I discepoli hanno lasciato tutto per seguirlo e la passione si avvicina. Gesù sa benissimo che dopo che verrà arrestato e condannato i suoi discepoli saranno assaliti dai dubbi, dallo sconforto e dalle paure. E allora ecco che regala loro una certezza: «avverrà…».

I protagonisti della parabola: un uomo che parte per un viaggio e i suoi 3 servi a cui, in partenza, consegna i suoi beni. L’uomo in viaggio è Dio. Interessante l’immagine.

Dio non è una specie di Toro seduto che se ne sta comodamente appavonato nel suo palazzo, servito e reverito dai suoi schiavetti. È un Dio in movimento, che viaggia. È un Dio che affronta il più lungo e il più complicato dei viaggi: entrare nel cuore dell’uomo.

Il viaggio è l’immagine stupenda dell’incarnazione. Quest’uomo ha 3 servi, che lui tratta come veri amici, tant’è che affida loro i suoi beni. Importante l’articolo determinativo plurale. Affida loro tutti i suoi beni. Non una parte… tutti!

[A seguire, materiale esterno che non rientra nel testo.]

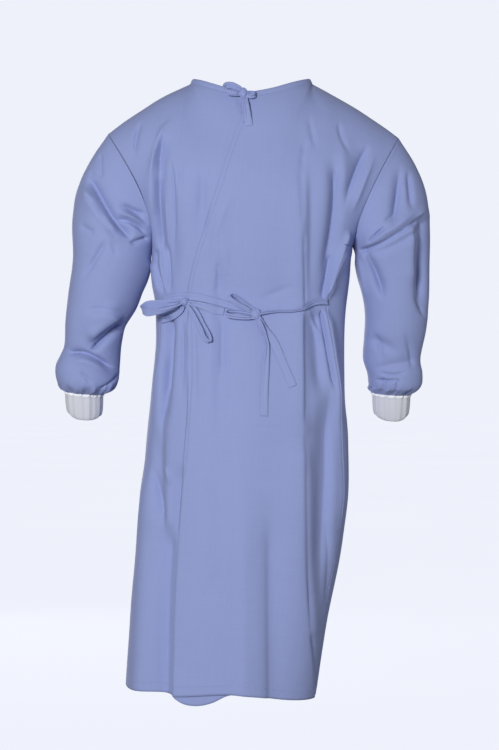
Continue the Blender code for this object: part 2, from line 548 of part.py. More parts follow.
def row_places():
    """The rows from the hem up: (z, None) below the arms and (None, t) above."""
    skirt = np.linspace(HEM_Z, WAIST_Z - 0.045, SKIRT_ROWS + 1)[:-1]
    waist = np.linspace(WAIST_Z - 0.045, UNDERARM_Z, WAIST_ROWS + 1)
    rows = [(float(z), None) for z in (*skirt, *waist)]
    return rows + [(None, t) for t in np.linspace(0, 1, UPPER_ROWS + 1)[1:]]


def main_columns(z, t):
    """The back's main columns, as angles: left seam, left neck, flap, under edge, right neck, right seam."""
    top_middle, top_half = shoulder_half_width()
    neck = [float(angle_of((x - top_middle) / top_half)) for x in (NECK_LEFT_X, NECK_RIGHT_X)]
    if t is None:
        middle = (body_size("left", z) + body_size("right", z)) / 2
        half = (body_size("right", z) - body_size("left", z)) / 2
        seams = [float(edge_place(name, z)) for name in ("seam_left", "seam_right")]
        f = 0.0
        spot = z
    else:
        f = float(rise(t))
        low_middle = (body_size("left", UNDERARM_Z) + body_size("right", UNDERARM_Z)) / 2
        low_half = (body_size("right", UNDERARM_Z) - body_size("left", UNDERARM_Z)) / 2
        middle = (1 - f) * low_middle + f * top_middle
        half = (1 - f) * low_half + f * top_half
        seams = [-90.0, 90.0]
        spot = (1 - f) * UNDERARM_Z + f * (NECK_SIDE_Z - NECK_BACK_DROP)
    flap, under = (float(angle_of((edge_place(name, spot) - middle) / half)) for name in ("flap", "under"))
    left_neck = min((1 - f) * -46.0 + f * neck[0], flap - 4)
    right_neck = max((1 - f) * min(40.0, seams[1] - 12) + f * neck[1], under + 4)
    if t == 1:
        left_neck, right_neck = neck
    return seams[0], left_neck, flap, under, right_neck, seams[1]


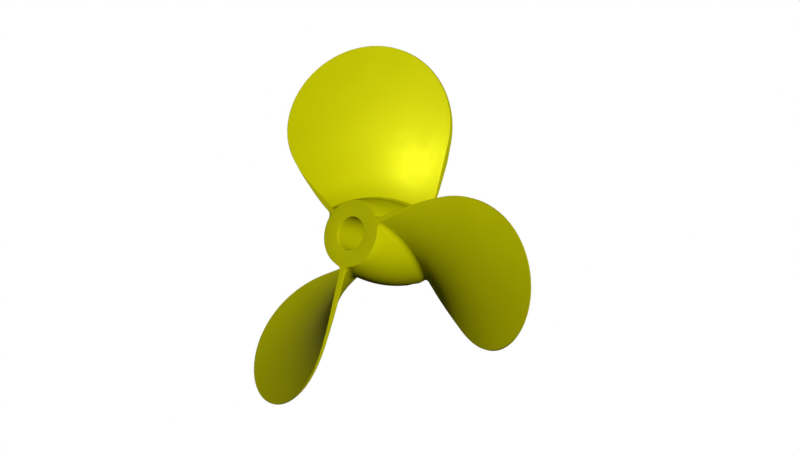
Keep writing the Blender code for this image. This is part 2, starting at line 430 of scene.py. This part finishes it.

È l’immagine bellissima della creazione: gli uomini sono dei servi che Dio tratta da veri amici e tutto ciò che possediamo sono i Suoi beni che Lui ci ha affidati. È sotteso il pensiero che tutto è dono non possesso.

La vita, le cose, le persone, la natura, sono un regalo , un bene che ci è stato affidato da un Altro: chiamalo Dio, chiamalo destino, chiamalo come vuoi…l’importante che non ti senta tu Dio!

Dopo molto tempo, quando meno quei servi se l’aspettano, senza preavviso, quell’uomo ritorna dal viaggio e si mette a fare i conti con i suoi servi. Non è un uomo che fa i conti da solo, di nascosto ma li fa con i suoi 3 servi. Non chiama altri «commercialisti» ma fa i conti con i suoi tre servi: cuore a cuore. Perché sono conti che si fanno tra persone che si vogliono bene.

C’è una splendida battuta della poetessa Ada Merini: «il peggior peccato e fare del male a chi ti vuol bene». Dio non è un «esattore di tasse» né un «doganiere» ma un padre innamorato dei suoi figli e quando giudica non usa la calcolatrice ma il cuore… e lascia parlare il cuore dei figli: «Ecco i tuoi talenti …».

Ad uno diede 5 talenti, ad un altro 2 all’ultimo 1. Non perché è un Dio ingiusto ma semplicemente Lui affida i doni in base alle forze di ciascuno. Perché Lui conosce i suoi servi uno per uno e non li carica oltre le loro forze.

E ora sono seduti l’uno davanti all’altro: l’uomo e i suoi 3 servi.

E ogni servo parla. Il primo: ecco 10 talenti! Il secondo: ecco 4 talenti! Arriva l’ultimo servo: amato come il primo, anzi forse un pochino di più perchè magari era più fragile ed è per quello che gli aveva affidato un solo talento: ecco il tuo talento!

Che errore tremendo: pensava ad un Dio-padrone e anziché vedere l’amore del suo signore ne vedeva solo la sua durezza.

Aveva tradito la fiducia del suo signore. Aveva pensato che il suo signore avesse un cuore di pietra. Perciò stava restituendo il dono al mittente. Un pacco regalo mai aperto, nascosto.

Come me l’hai dato te lo rendo, senza nemmeno aprirlo, nuovo, nuovo! Che tristezza! Aveva basato il suo rapporto con Dio sulla paura e non sull’amore. E così anziché vivere aveva vivacchiato.

Un proverbio arabo dice: «Anche un asino può recarsi alla Mecca ma non per questo è un pellegrino».